======== Given data ========

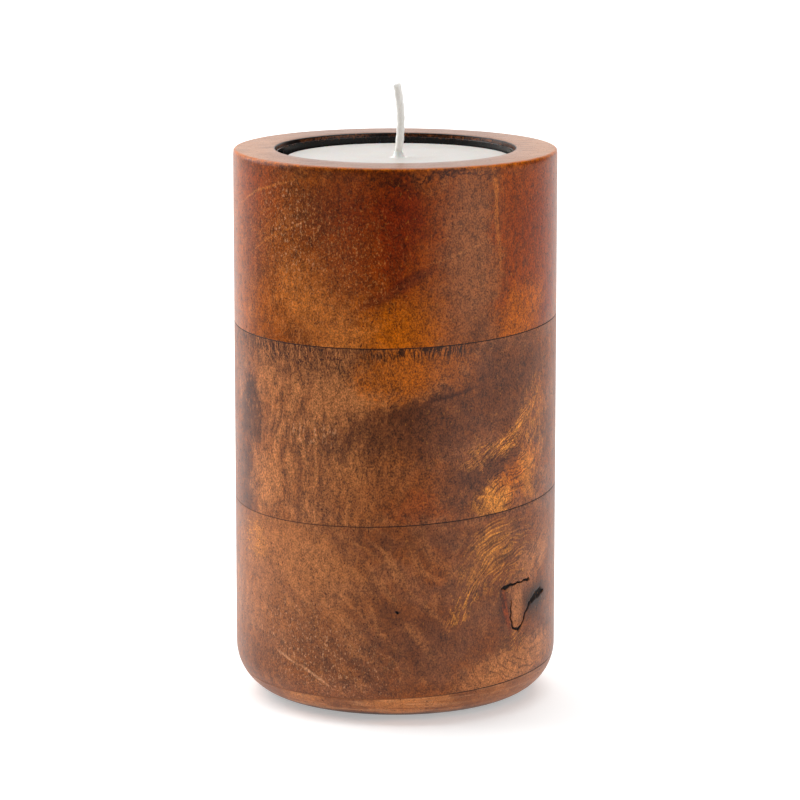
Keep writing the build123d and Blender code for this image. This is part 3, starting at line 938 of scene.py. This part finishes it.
def dark_glue(seam, faded_below, dark_above, faintest=0.0):
    """A line of glue. On the front it fades into the wood toward the left, from the arc dark_above to
    the arc faded_below, as far as faintest says, and it is dark again round the back."""
    glue = Finish(f"dark {seam} glue", Specular_IOR_Level=0.3)
    arc = glue.x.math("ARCTAN2", 0 - glue.y) * (OUTER / MM)
    beads = glue.noise(glue.place, 1.2, detail=3, roughness=0.7)
    colour = glue.mix(tone(34, 20, 14), tone(62, 36, 22), beads.rise(0.5, 0.7))
    faded = (arc + beads * 20 - 10).rise(dark_above, faded_below) * arc.rise(-110, -70)
    colour = glue.mix(colour, tone(132, 78, 44), faded * faintest)
    glue.bump(beads, 0.08, 0.6)
    glue.feed(Base_Color=colour, Roughness=0.5 + 0.2 * beads)
    return glue.material


def dress(node, material):
    """A CAD node keeps its shape and gets a material."""
    node_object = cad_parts[node]
    node_object.data.materials.clear()
    node_object.data.materials.append(material)


place_piece(make_top_ring(), "top_ring", "holder", top_wood())
place_piece(make_middle_block(), "middle_block", "holder", middle_wood())
place_piece(make_lower_block(), "lower_block", "holder", lower_wood())
place_piece(make_base_slice(), "base_slice", "holder", slice_wood())
place_piece(make_felt_pad(), "felt_pad", "holder", black_felt())
place_piece(make_candle_wax(), "candle_wax", "candle", white_wax())
place_piece(make_wick(), "wick", "candle", waxed_cotton())
dress("liner_cup", black_enamel())
dress("wick_sustainer", tinned_steel())
dress("top_glue_line", dark_glue("top", -200, -190))
dress("middle_glue_line", dark_glue("middle", -30, 0, faintest=0.45))
dress("base_glue_line", dark_glue("base", 4, 24, faintest=0.95))


# ---------------------------------------------------------------- floor, light and camera

def sheet_on_floor(name, low, high, height, shade, glow=0.0):
    """A flat sheet of one grey, lying between two corners. A lit table glows a little."""
    mesh = bpy.data.meshes.new(name)
    corners_round = [low, (high[0], low[1]), high, (low[0], high[1])]
    mesh.from_pydata([(x, y, height) for x, y in corners_round], [], [(0, 1, 2, 3)])
    sheet = bpy.data.objects.new(name, mesh)
    bpy.context.scene.collection.objects.link(sheet)
    paper = Finish(name, Roughness=0.9, Specular_IOR_Level=0.1, Base_Color=(shade, shade, shade, 1))
    paper.shader.inputs["Emission Color"].default_value = (1, 1, 1, 1)
    paper.shader.inputs["Emission Strength"].default_value = glow
    mesh.materials.append(paper.material)
    return sheet


def softbox(name, azimuth, distance, size, height, power, aim=0.09):
    """A panel of light, azimuth degrees to the right of the front. It faces the axis at the height aim,
    or straight down where aim is None."""
    light = bpy.data.lights.new(name, "AREA")
    light.shape = "RECTANGLE"
    light.size, light.size_y = size
    light.energy = power
    lamp = bpy.data.objects.new(name, light)
    turn = math.radians(azimuth)
    lamp.location = (distance * math.sin(turn), -distance * math.cos(turn), height)
    if aim is not None:
        lamp.rotation_euler = (Vector((0, 0, aim)) - lamp.location).to_track_quat("-Z", "Y").to_euler()
    lamp.visible_camera = False
    bpy.context.scene.collection.objects.link(lamp)


# Black cards lie out of shot, so that the white floor doesn't wash out the lacquer's colour.
CARDS = {
    "FrontCard": ((-0.28, -1.2), (0.2, -0.22)),
    "SideCard": ((-1.1, -0.55), (-0.4, 0.3)),
}
AMBIENT = 0.06  # the room's light, beside the panels'
FOCAL_LENGTH = 177.2
CAMERA_PLACE = (1.45 * MM, -1206.2 * MM, RIM + 153.0 * MM)
LOOKING_DOWN = 10.9  # degrees

sheet_on_floor("Floor", (-4, -4), (4, 4), 0, shade=0.75, glow=0.38)
for name, (low, high) in CARDS.items():
    card = sheet_on_floor(name, low, high, 2 * MM, shade=0.02)
    card.visible_camera = False
    card.visible_shadow = False
softbox("RightPanel", 52, 0.6, (0.5, 0.6), 0.3, 1.7)
softbox("LeftPanel", -108, 0.65, (0.7, 0.7), 0.5, 6.2)
softbox("TopPanel", 180, 1.4, (2.6, 3.8), 2.0, 86.0, aim=None)
softbox("BackPanel", 180, 1.6, (3.0, 0.7), 0.37, 8.0, aim=0.37)

world = bpy.data.worlds.new("Studio")
world.use_nodes = True
backdrop = world.node_tree.nodes["Background"]
backdrop.inputs["Color"].default_value = (1, 1, 1, 1)
# The room is white to look at, and dim as a light.
seen = world.node_tree.nodes.new("ShaderNodeLightPath")
level = world.node_tree.nodes.new("ShaderNodeMapRange")
level.inputs["To Min"].default_value = AMBIENT
world.node_tree.links.new(seen.outputs["Is Camera Ray"], level.inputs["Value"])
world.node_tree.links.new(level.outputs[0], backdrop.inputs["Strength"])
bpy.context.scene.world = world
bpy.context.scene.view_settings.view_transform = "Standard"

lens = bpy.data.cameras.new("Camera")
lens.lens = FOCAL_LENGTH
lens.sensor_width = 36.0
lens.clip_end = 50
camera = bpy.data.objects.new("Camera", lens)
camera.location = CAMERA_PLACE
camera.rotation_euler = (math.radians(90 - LOOKING_DOWN), 0, 0)
bpy.context.scene.collection.objects.link(camera)
bpy.context.scene.camera = camera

========

• [Required work] Output the listing above exactly as it appears.

• [Complete answer]
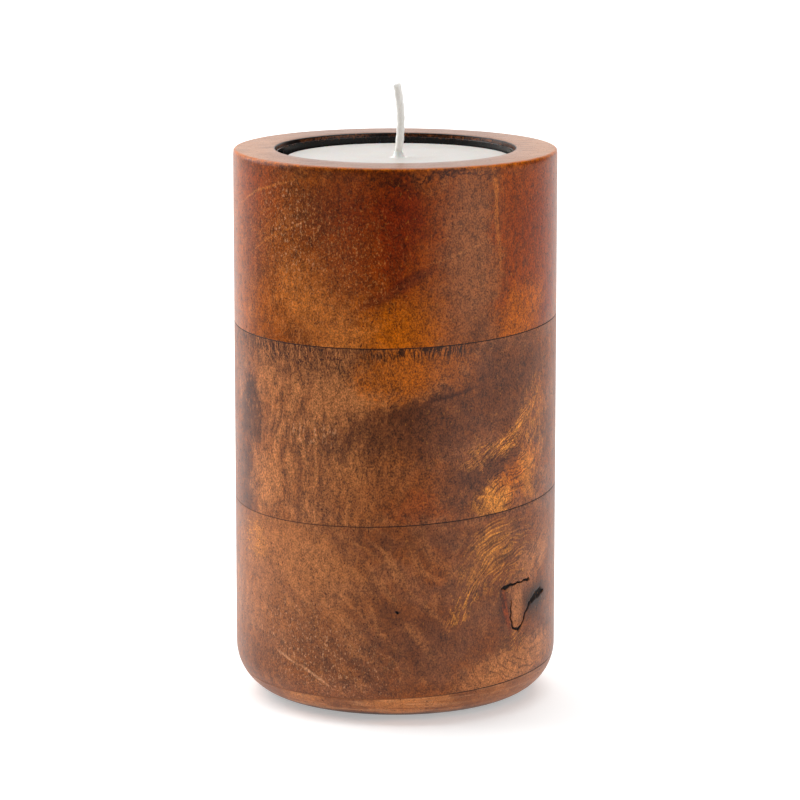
Keep writing the build123d and Blender code for this image. This is part 3, starting at line 938 of scene.py. This part finishes it.
def dark_glue(seam, faded_below, dark_above, faintest=0.0):
    """A line of glue. On the front it fades into the wood toward the left, from the arc dark_above to
    the arc faded_below, as far as faintest says, and it is dark again round the back."""
    glue = Finish(f"dark {seam} glue", Specular_IOR_Level=0.3)
    arc = glue.x.math("ARCTAN2", 0 - glue.y) * (OUTER / MM)
    beads = glue.noise(glue.place, 1.2, detail=3, roughness=0.7)
    colour = glue.mix(tone(34, 20, 14), tone(62, 36, 22), beads.rise(0.5, 0.7))
    faded = (arc + beads * 20 - 10).rise(dark_above, faded_below) * arc.rise(-110, -70)
    colour = glue.mix(colour, tone(132, 78, 44), faded * faintest)
    glue.bump(beads, 0.08, 0.6)
    glue.feed(Base_Color=colour, Roughness=0.5 + 0.2 * beads)
    return glue.material


def dress(node, material):
    """A CAD node keeps its shape and gets a material."""
    node_object = cad_parts[node]
    node_object.data.materials.clear()
    node_object.data.materials.append(material)


place_piece(make_top_ring(), "top_ring", "holder", top_wood())
place_piece(make_middle_block(), "middle_block", "holder", middle_wood())
place_piece(make_lower_block(), "lower_block", "holder", lower_wood())
place_piece(make_base_slice(), "base_slice", "holder", slice_wood())
place_piece(make_felt_pad(), "felt_pad", "holder", black_felt())
place_piece(make_candle_wax(), "candle_wax", "candle", white_wax())
place_piece(make_wick(), "wick", "candle", waxed_cotton())
dress("liner_cup", black_enamel())
dress("wick_sustainer", tinned_steel())
dress("top_glue_line", dark_glue("top", -200, -190))
dress("middle_glue_line", dark_glue("middle", -30, 0, faintest=0.45))
dress("base_glue_line", dark_glue("base", 4, 24, faintest=0.95))


# ---------------------------------------------------------------- floor, light and camera

def sheet_on_floor(name, low, high, height, shade, glow=0.0):
    """A flat sheet of one grey, lying between two corners. A lit table glows a little."""
    mesh = bpy.data.meshes.new(name)
    corners_round = [low, (high[0], low[1]), high, (low[0], high[1])]
    mesh.from_pydata([(x, y, height) for x, y in corners_round], [], [(0, 1, 2, 3)])
    sheet = bpy.data.objects.new(name, mesh)
    bpy.context.scene.collection.objects.link(sheet)
    paper = Finish(name, Roughness=0.9, Specular_IOR_Level=0.1, Base_Color=(shade, shade, shade, 1))
    paper.shader.inputs["Emission Color"].default_value = (1, 1, 1, 1)
    paper.shader.inputs["Emission Strength"].default_value = glow
    mesh.materials.append(paper.material)
    return sheet


def softbox(name, azimuth, distance, size, height, power, aim=0.09):
    """A panel of light, azimuth degrees to the right of the front. It faces the axis at the height aim,
    or straight down where aim is None."""
    light = bpy.data.lights.new(name, "AREA")
    light.shape = "RECTANGLE"
    light.size, light.size_y = size
    light.energy = power
    lamp = bpy.data.objects.new(name, light)
    turn = math.radians(azimuth)
    lamp.location = (distance * math.sin(turn), -distance * math.cos(turn), height)
    if aim is not None:
        lamp.rotation_euler = (Vector((0, 0, aim)) - lamp.location).to_track_quat("-Z", "Y").to_euler()
    lamp.visible_camera = False
    bpy.context.scene.collection.objects.link(lamp)


# Black cards lie out of shot, so that the white floor doesn't wash out the lacquer's colour.
CARDS = {
    "FrontCard": ((-0.28, -1.2), (0.2, -0.22)),
    "SideCard": ((-1.1, -0.55), (-0.4, 0.3)),
}
AMBIENT = 0.06  # the room's light, beside the panels'
FOCAL_LENGTH = 177.2
CAMERA_PLACE = (1.45 * MM, -1206.2 * MM, RIM + 153.0 * MM)
LOOKING_DOWN = 10.9  # degrees

sheet_on_floor("Floor", (-4, -4), (4, 4), 0, shade=0.75, glow=0.38)
for name, (low, high) in CARDS.items():
    card = sheet_on_floor(name, low, high, 2 * MM, shade=0.02)
    card.visible_camera = False
    card.visible_shadow = False
softbox("RightPanel", 52, 0.6, (0.5, 0.6), 0.3, 1.7)
softbox("LeftPanel", -108, 0.65, (0.7, 0.7), 0.5, 6.2)
softbox("TopPanel", 180, 1.4, (2.6, 3.8), 2.0, 86.0, aim=None)
softbox("BackPanel", 180, 1.6, (3.0, 0.7), 0.37, 8.0, aim=0.37)

world = bpy.data.worlds.new("Studio")
world.use_nodes = True
backdrop = world.node_tree.nodes["Background"]
backdrop.inputs["Color"].default_value = (1, 1, 1, 1)
# The room is white to look at, and dim as a light.
seen = world.node_tree.nodes.new("ShaderNodeLightPath")
level = world.node_tree.nodes.new("ShaderNodeMapRange")
level.inputs["To Min"].default_value = AMBIENT
world.node_tree.links.new(seen.outputs["Is Camera Ray"], level.inputs["Value"])
world.node_tree.links.new(level.outputs[0], backdrop.inputs["Strength"])
bpy.context.scene.world = world
bpy.context.scene.view_settings.view_transform = "Standard"

lens = bpy.data.cameras.new("Camera")
lens.lens = FOCAL_LENGTH
lens.sensor_width = 36.0
lens.clip_end = 50
camera = bpy.data.objects.new("Camera", lens)
camera.location = CAMERA_PLACE
camera.rotation_euler = (math.radians(90 - LOOKING_DOWN), 0, 0)
bpy.context.scene.collection.objects.link(camera)
bpy.context.scene.camera = camera